BACKGROUND AND OBJECTIVES - Investigations with a Mark-III free electron laser, tuned to 6.45 microm in wavelength have demonstrated minimal collateral damage and high ablation yield in ocular and neural tissues. While the use of mid-IR light produced by the free electron laser (FEL) has shown much promise for surgical applications, further advances are limited due the high costs of its use. Further investigation and widespread clinical use of six-micron radiation requires the development of an alternative laser source. In this research, we compared a Mark-III FEL and an Er:YAG pumped ZGP-OPO with respect to the effect of pulse duration on ablation efficiency and thermal damage on porcine cornea.

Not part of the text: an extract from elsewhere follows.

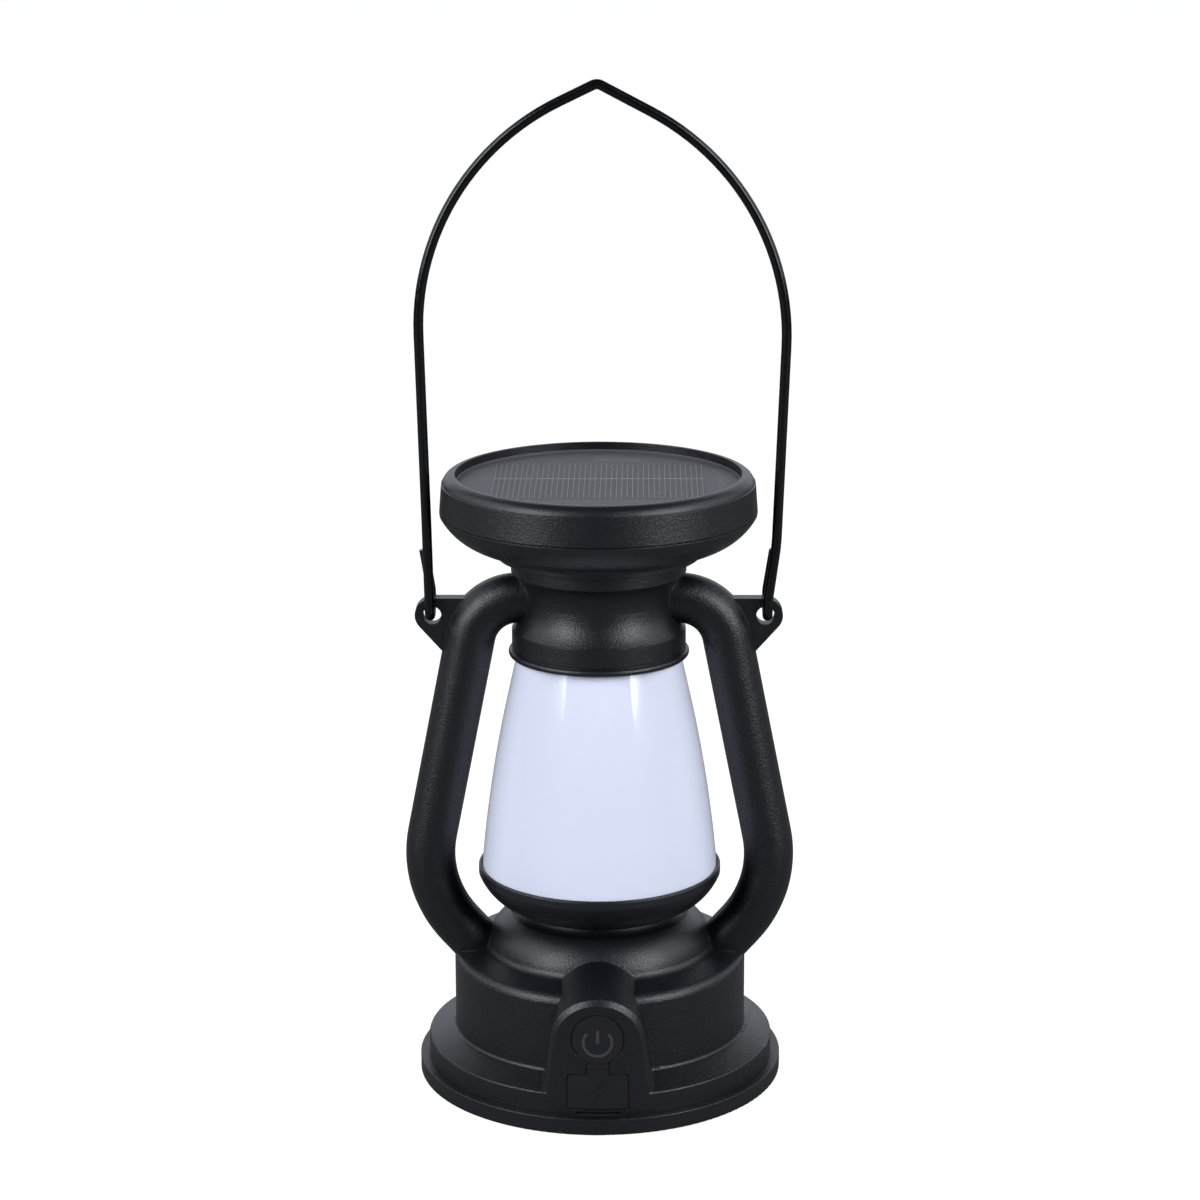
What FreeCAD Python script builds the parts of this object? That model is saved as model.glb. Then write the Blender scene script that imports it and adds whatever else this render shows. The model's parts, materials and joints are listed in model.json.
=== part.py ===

STUDY DESIGN/MATERIALS AND METHODS - A five by seven grid of craters was made about the center of each cornea. Craters were made with a 60-microm spotsize with a 500-microm spacing. Ablation craters were made using 50 pulses per crater at approximately three times the ablation threshold (for water). Histological analysis was used to determine crater depth and thermal damage.
RESULTS - The average zone of thermal damage at 6.1 microm was found to be 4.1 microm for the optical parametric oscillator (OPO) and 5.4 microm for the FEL. At 6.45 microm, the damaged zone was 7.2 microm for the OPO and 7.2 microm for the FEL. At 6.73 microm, the damaged zone was 6.3 microm for the OPO and 7.6 microm+/-0.3 microm for the FEL.
CONCLUSIONS - The OPO caused similar or significantly less thermal damage in porcine cornea when compared with the FEL while generating significantly deeper craters. We determined that the ZGP-OPO has much promise as a bench-top replacement for the FEL for soft tissue ablation.